Moreover, it's abundantly clear that in his voluminous writings, Black revels in proffering sometimes blunt epithets about his many adversaries in and out of the media. He often does this in his characteristic florid prose style. Yet, regrettably, he can't seem to take what he dishes out.

Well, so much for the tough guy.

Black has also been described as someone who doesn't whine. And yet he has been relentlessly insisting throughout his long odyssey through the American judicial "gulag," that he was a victim of over-zealous U.S. prosecutors. Time and again we have heard this tiresome "victimhood" refrain. I may be wrong, but to my ear, it certainly sounds like whining.

In any event, my challenge here is not directed principally at Black. Instead, it is directed to what I have dubbed his "literate cheerleaders" who rushed and gushed to his defence on the eve of his arrival in Canada on May 4 from a Florida jail cell after he served 37 months of 42-month sentence on fraud and obstruction of justice charges.

The quartet includes author Margaret Atwood; CBC pundit and host, Rex Murphy; Globe and Mail columnist Margaret Wente; and Brian Stewart, a former CBC foreign correspondent.

Collectively, their defence of Black was, simply put, hagiography. According to Wente, Atwood and Black are now "BFF." (Examples of this reverential treatment are catalogued in my July 6 Ottawa Citizen piece.)

In that piece I publicly challenged these high-profile journalists and writer to break their silence in light of the fact that Black filed a $1.25 million defamation suit against some of this nation's most respected editors and journalists a mere 45 days after his controversial return.

To date, I have had no response. I'm not surprised.

Among the individuals named in Black's defamation suit, however, are, as I have alluded to, some of Canada's most accomplished editors and journalists, including Random House vice-president and publisher Anne Collins, editor Ken Alexander, and author Bruce Livesey, whose best selling and much praised book, Thieves of Bay Street, is the source of Black's latest legal salvo against journalists.

Full disclosure: Anne edited my book about the sordid underbelly of Canada's spy service, Covert Entry. Ken was the editor of several investigative pieces I penned for Walrus magazine, back when it routinely published such work. Bruce is an award-winning reporter who is well known among the investigative fraternity for exposing the netherworld of Canadian finance.

Many writers with much higher profiles than mine can confirm that Anne and Ken are great editors. That's not hyperbole. It's the truth.

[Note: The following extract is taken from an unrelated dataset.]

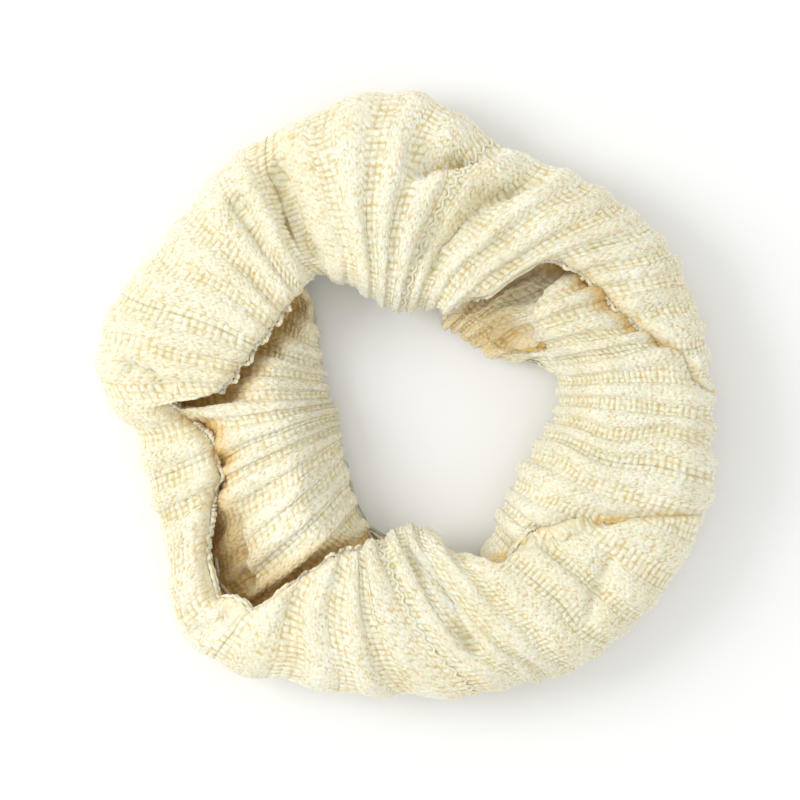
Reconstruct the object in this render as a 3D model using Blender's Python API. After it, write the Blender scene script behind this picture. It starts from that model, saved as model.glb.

Despite Black's legal assault against Anne, Ken and Bruce, Atwood and company have chosen to conveniently look the other way on this important score. In fact, so has the Huffington Post, which provides Black with space for a regular column on its popular website.

Let me be clear, my intent here is not to muzzle Black (as if that were at all possible by this relatively obscure scribe) but to censure him and, most notably, his aforementioned supporters. Their failure as I see it -- notwithstanding their unbridled affection for Black -- is to remain silent in the face of this blatant attempt to silence his critics that, if successful, will inevitably have a chilling impact on the fourth estate, of which they and the Huffington Post are members.